• THE REQUEST: Print, without altering anything, the lines from the one that holds "Write part 2" to the one that holds "self.socket = socket", inclusive. No other lines belong in the output.

• RECORDS PROVIDED:

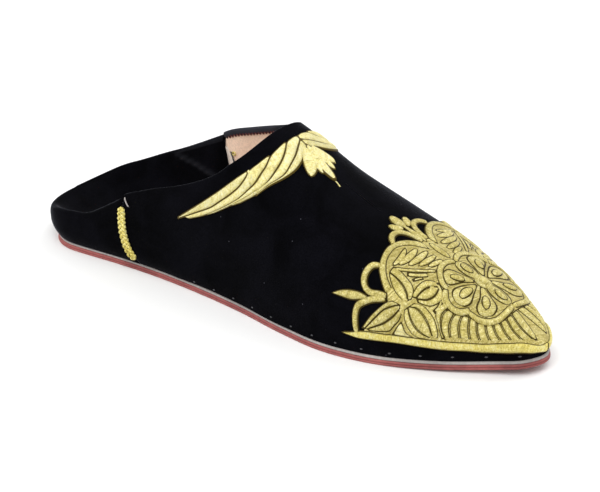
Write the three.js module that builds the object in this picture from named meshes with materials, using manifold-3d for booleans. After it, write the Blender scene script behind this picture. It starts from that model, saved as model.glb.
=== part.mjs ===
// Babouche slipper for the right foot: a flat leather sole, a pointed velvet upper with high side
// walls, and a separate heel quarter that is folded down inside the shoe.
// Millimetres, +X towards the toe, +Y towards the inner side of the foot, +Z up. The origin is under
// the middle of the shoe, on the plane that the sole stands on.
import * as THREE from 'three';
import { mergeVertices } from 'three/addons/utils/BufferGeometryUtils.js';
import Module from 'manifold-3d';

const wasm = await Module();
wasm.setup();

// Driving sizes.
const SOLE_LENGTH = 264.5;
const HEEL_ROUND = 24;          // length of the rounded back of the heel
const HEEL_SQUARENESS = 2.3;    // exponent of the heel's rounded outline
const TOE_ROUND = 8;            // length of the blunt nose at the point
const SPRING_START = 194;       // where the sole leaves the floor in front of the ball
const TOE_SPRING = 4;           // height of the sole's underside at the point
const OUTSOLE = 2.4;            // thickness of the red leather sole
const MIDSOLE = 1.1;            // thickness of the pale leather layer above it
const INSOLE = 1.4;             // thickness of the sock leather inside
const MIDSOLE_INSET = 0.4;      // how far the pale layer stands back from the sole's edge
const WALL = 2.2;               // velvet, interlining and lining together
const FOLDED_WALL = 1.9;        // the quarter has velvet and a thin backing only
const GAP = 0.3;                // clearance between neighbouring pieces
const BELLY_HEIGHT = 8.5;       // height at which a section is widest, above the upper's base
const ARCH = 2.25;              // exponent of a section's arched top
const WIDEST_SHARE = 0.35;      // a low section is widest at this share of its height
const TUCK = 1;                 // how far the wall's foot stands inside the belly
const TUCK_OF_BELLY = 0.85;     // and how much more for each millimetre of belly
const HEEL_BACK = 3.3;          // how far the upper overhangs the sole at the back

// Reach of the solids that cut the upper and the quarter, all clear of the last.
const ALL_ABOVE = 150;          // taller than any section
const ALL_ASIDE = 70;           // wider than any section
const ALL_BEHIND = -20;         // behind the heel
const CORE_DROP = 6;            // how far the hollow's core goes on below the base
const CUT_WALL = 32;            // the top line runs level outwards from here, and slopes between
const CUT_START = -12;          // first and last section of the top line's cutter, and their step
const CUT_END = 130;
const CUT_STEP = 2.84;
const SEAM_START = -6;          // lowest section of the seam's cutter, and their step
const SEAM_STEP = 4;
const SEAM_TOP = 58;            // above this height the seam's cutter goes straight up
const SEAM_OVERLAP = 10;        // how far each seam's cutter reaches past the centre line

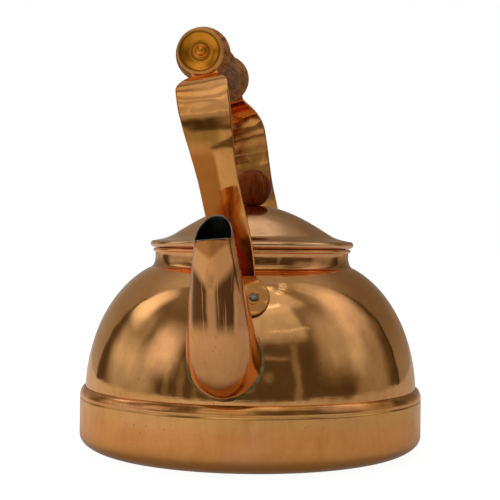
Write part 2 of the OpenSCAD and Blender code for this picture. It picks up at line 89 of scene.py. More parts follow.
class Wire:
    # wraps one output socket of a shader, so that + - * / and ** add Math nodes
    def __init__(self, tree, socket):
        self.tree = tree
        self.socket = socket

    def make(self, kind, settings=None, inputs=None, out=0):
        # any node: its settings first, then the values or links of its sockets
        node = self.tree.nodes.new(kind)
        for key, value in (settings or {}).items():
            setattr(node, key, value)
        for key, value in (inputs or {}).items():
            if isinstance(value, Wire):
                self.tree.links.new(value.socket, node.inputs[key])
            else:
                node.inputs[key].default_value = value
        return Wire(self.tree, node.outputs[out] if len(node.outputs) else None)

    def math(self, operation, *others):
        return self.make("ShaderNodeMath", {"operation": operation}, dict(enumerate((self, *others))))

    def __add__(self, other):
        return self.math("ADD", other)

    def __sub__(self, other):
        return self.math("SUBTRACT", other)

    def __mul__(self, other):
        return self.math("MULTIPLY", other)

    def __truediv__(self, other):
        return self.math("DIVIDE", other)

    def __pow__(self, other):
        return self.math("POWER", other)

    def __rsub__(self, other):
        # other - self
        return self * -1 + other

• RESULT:
Write part 2 of the OpenSCAD and Blender code for this picture. It picks up at line 89 of scene.py. More parts follow.
class Wire:
    # wraps one output socket of a shader, so that + - * / and ** add Math nodes
    def __init__(self, tree, socket):
        self.tree = tree
        self.socket = socket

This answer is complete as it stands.